[WRITTEN TASK]
Output an exact reproduction of the data.

[MATERIAL FOR THIS TASK]
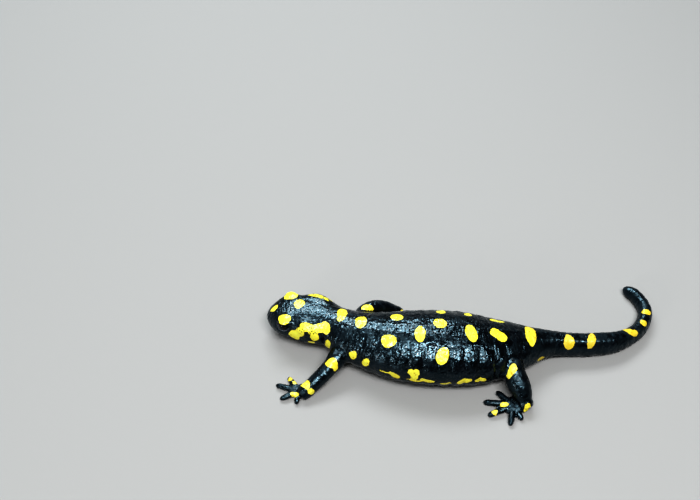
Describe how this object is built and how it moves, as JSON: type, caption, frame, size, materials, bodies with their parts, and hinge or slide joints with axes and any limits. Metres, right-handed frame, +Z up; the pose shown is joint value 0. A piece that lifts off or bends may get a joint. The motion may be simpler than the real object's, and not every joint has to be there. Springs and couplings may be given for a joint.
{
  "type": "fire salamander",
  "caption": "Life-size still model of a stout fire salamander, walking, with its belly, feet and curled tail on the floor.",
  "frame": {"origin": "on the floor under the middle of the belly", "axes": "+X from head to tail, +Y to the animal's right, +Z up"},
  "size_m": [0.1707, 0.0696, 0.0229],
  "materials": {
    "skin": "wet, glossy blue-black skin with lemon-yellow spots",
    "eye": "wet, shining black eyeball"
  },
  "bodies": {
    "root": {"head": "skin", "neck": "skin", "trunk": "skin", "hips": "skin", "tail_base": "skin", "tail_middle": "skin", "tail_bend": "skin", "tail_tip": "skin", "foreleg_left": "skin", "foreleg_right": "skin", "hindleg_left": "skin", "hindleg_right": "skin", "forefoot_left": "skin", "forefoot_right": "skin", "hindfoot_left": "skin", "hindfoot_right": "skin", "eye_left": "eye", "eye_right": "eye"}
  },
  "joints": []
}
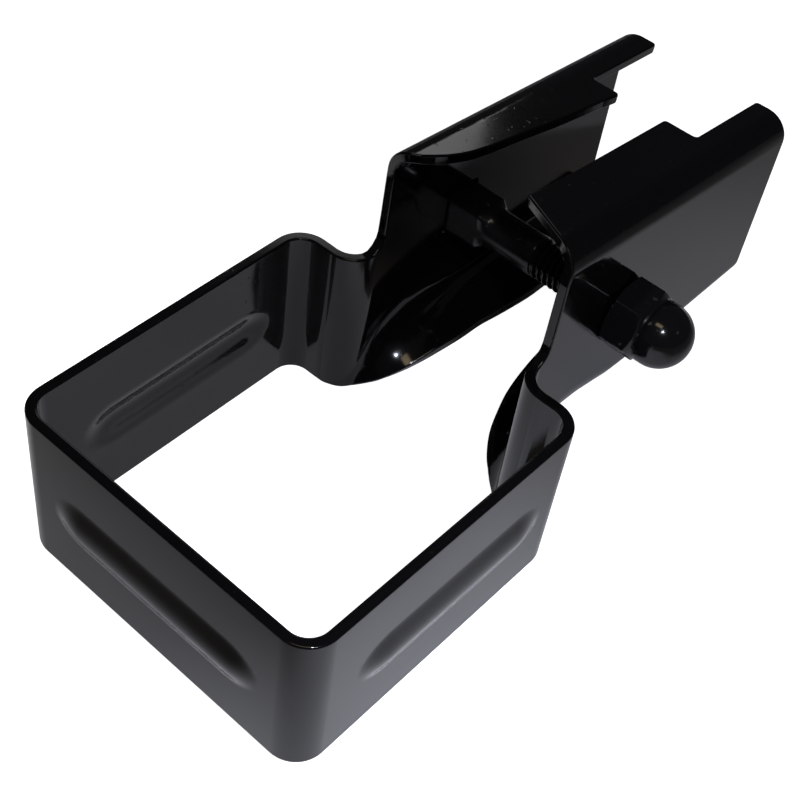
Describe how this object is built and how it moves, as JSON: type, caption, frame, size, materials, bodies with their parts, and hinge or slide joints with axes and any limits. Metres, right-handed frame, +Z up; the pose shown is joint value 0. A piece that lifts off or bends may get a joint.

[EXERCISE ANSWER]
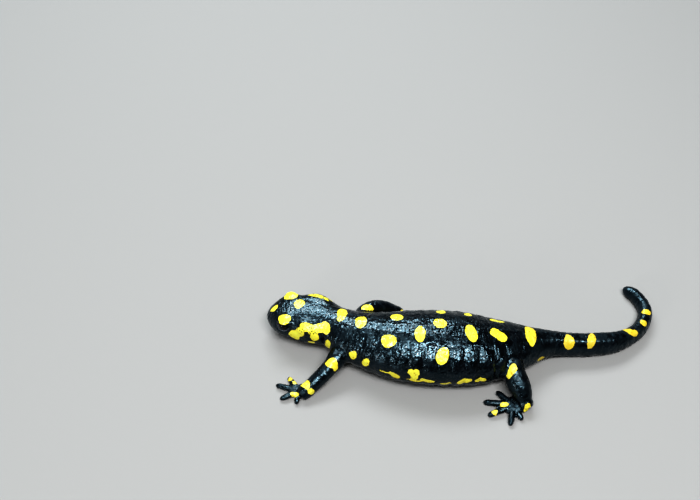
Describe how this object is built and how it moves, as JSON: type, caption, frame, size, materials, bodies with their parts, and hinge or slide joints with axes and any limits. Metres, right-handed frame, +Z up; the pose shown is joint value 0. A piece that lifts off or bends may get a joint. The motion may be simpler than the real object's, and not every joint has to be there. Springs and couplings may be given for a joint.
{
  "type": "fire salamander",
  "caption": "Life-size still model of a stout fire salamander, walking, with its belly, feet and curled tail on the floor.",
  "frame": {"origin": "on the floor under the middle of the belly", "axes": "+X from head to tail, +Y to the animal's right, +Z up"},
  "size_m": [0.1707, 0.0696, 0.0229],
  "materials": {
    "skin": "wet, glossy blue-black skin with lemon-yellow spots",
    "eye": "wet, shining black eyeball"
  },
  "bodies": {
    "root": {"head": "skin", "neck": "skin", "trunk": "skin", "hips": "skin", "tail_base": "skin", "tail_middle": "skin", "tail_bend": "skin", "tail_tip": "skin", "foreleg_left": "skin", "foreleg_right": "skin", "hindleg_left": "skin", "hindleg_right": "skin", "forefoot_left": "skin", "forefoot_right": "skin", "hindfoot_left": "skin", "hindfoot_right": "skin", "eye_left": "eye", "eye_right": "eye"}
  },
  "joints": []
}
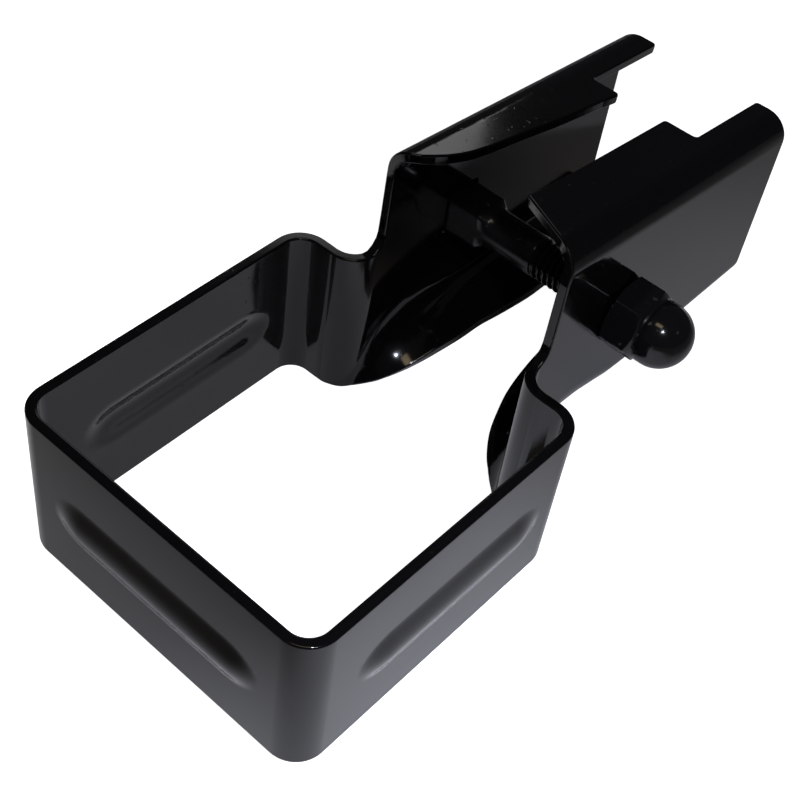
Describe how this object is built and how it moves, as JSON: type, caption, frame, size, materials, bodies with their parts, and hinge or slide joints with axes and any limits. Metres, right-handed frame, +Z up; the pose shown is joint value 0. A piece that lifts off or bends may get a joint.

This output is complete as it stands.